The middle game is where you also gain access to [card]Doomhammer[/card]. The epic weapon is a lot of damage and by far your best tool in this matchup. The damage this represents is insane, and just playing this card will instantly force Zoo on their back foot. While the hammer can clear the board, you typically only want to do that if you are under threat of death or really need to protect your minions. Most of this time you just want this to be four damage a turn.
[toc]Late Game Strategy[/toc]
Ignoring the games where one side is super-far ahead, these turns are usually going to be a race. However, unlike many aggro vs. aggro matches where both sides are hitting as hard as they can, this match is going to be a lot more careful.
Zoo knows how much damage you can do, and they will carefully mitigate their life taps to not die. On the other hand, you do need to know how much damage Zoo can do when they have a minion on the board. Buffs like [card]Abusive Sergeant[/card] and [card]Power Overwhelming[/card] can quickly add up, especially when paired with a [card]Doomguard[/card]. If you and your opponent are low and you don’t have lethal, don’t be afraid to trade since you can topdeck a lot more damage than they can.
As stated above, Zoo runs a fair amount of large minions. Here is where they all start to come down. You want to deal with them the same way that you deal with losing the board, by going face. Of course, if you can clear them you should. Howevrr, most of the time you just want to point your burn at your opponent’s face and try to kill them before their hordes can kill you.

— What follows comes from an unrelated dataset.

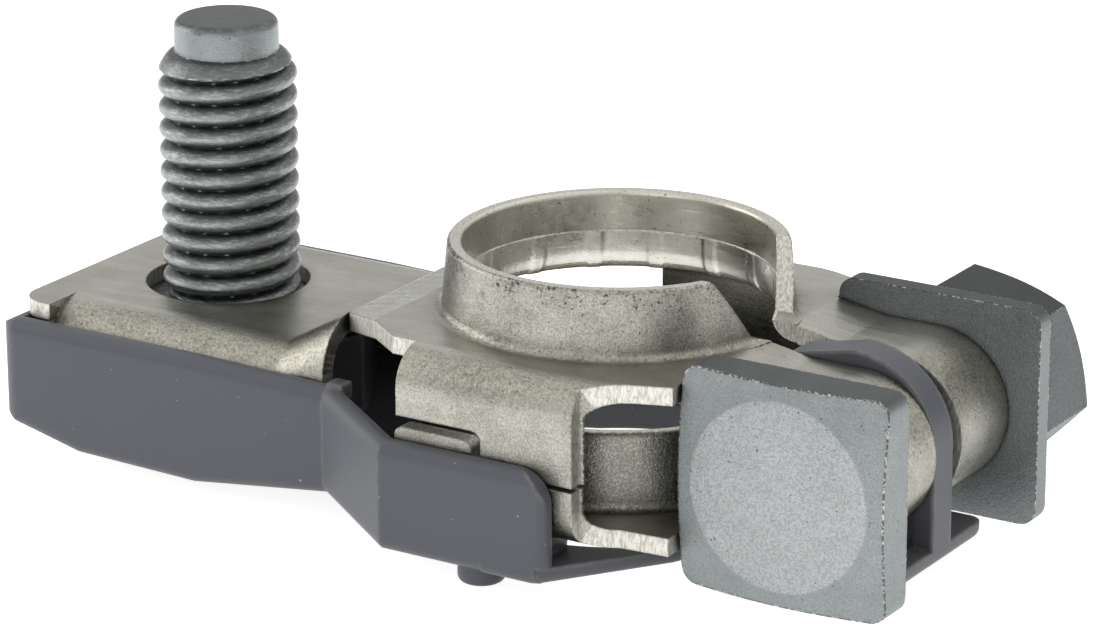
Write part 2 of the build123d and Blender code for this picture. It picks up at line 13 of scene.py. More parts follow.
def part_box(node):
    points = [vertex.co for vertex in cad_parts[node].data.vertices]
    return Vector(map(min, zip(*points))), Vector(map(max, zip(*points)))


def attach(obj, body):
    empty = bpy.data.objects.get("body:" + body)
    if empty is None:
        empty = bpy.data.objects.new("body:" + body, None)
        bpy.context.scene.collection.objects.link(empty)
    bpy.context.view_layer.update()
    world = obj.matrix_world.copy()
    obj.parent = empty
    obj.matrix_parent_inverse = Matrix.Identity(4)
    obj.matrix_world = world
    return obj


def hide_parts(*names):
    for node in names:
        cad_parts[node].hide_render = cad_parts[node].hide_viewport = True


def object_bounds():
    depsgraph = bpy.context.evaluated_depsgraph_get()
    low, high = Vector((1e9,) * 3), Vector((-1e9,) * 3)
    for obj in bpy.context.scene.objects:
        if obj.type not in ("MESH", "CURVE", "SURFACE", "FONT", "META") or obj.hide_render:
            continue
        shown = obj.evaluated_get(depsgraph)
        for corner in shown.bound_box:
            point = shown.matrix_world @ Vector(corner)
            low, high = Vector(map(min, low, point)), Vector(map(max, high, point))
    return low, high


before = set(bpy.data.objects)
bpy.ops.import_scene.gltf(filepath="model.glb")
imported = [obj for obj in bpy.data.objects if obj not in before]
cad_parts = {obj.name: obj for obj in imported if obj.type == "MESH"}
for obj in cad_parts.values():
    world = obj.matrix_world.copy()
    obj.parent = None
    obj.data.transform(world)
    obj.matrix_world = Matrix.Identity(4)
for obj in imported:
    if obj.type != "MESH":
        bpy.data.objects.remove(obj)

Always make Zoo feel safe if you can. That is to say, never try and spend a bunch of burn in a turn when you can easily hold it and then kill them the next. Lifetap works against them immensely here, and you need to get them to use it as much as possible. If you can lull them into a false sense of security they will play a little looser. This means they will often hero power and drop into your burn range more often than not.